La Turchia, come già accennato in questo articolo, ha tante potenzialità sopite, non sfruttate pienamente; basterebbe aprire gli occhi, guardarsi intorno, ed accettare le differenze e gli errori del passato; la storia serve a questo, ad imparare per non ripetere. Sono processi culturali che hanno bisogno di tempo, che varia da paese a paese, ma le voci stanno venendo fuori piano piano e questo porterà qualche cambiamento.

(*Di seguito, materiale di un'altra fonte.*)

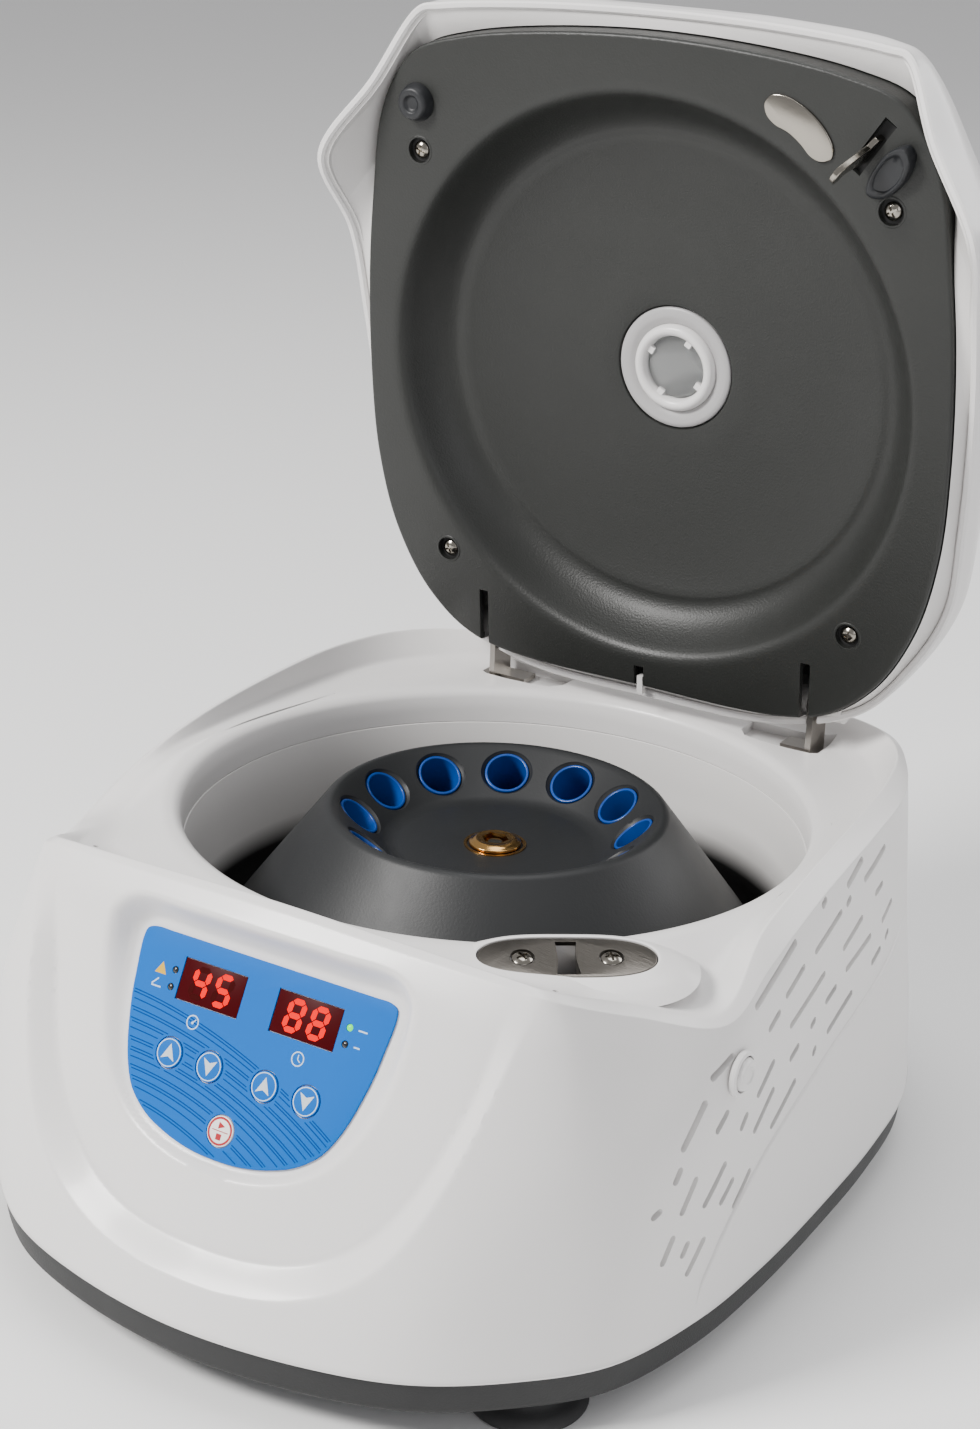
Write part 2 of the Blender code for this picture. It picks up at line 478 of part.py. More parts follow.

Quello che io credo è che ciò che tiene la Turchia ancorata è esattamente quello che nel 1923 l’ha messa un passo avanti a tanti altri: quell’ideologia di nazionalismo e laicismo estremizzato, che per quel tempo l’ha fatta diventare uno Stato moderno, adesso non si è adeguata al passare del tempo, e quindi la ferma e non le permette un’espressione pluralista di tutte le realtà presenti nel territorio, di una partecipazione sana alla politica dei partiti che portano in Parlamento le voci delle minoranze. La laicità, a mio parere, è una caratteristica essenziale per qualsiasi stato, per avere una vita politica libera da questioni moraliste (che sono diverse da quelle morali). Ma, anch’essa, non è un concetto statico, bensì va adeguata alle realtà dei singoli stati, permettendo a tutte le religioni presenti nel territorio un’espressione libera ed uguale. Potrebbe quasi essere utopia, ma sono convinta che bisogna aspirare, socialmente parlando, a quell’idea. Farlo risulta difficile ovunque, tanto più in un paese che all’improvviso è diventato laico (con tutto quello che comporta) e non ha avuto il tempo per capire e metabolizzare il cambiamento, bensì gli sono stati imposti determinati comportamenti e convinzioni, per generazioni e generazioni, fino a radicalizzarsi nel tessuto sociale.

Lavorare nel futuro in questa dicotomia religione/laicità ed adattarla alla realtà locale, sarà il primo passo per un reale miglioramento delle condizioni culturali in Turchia.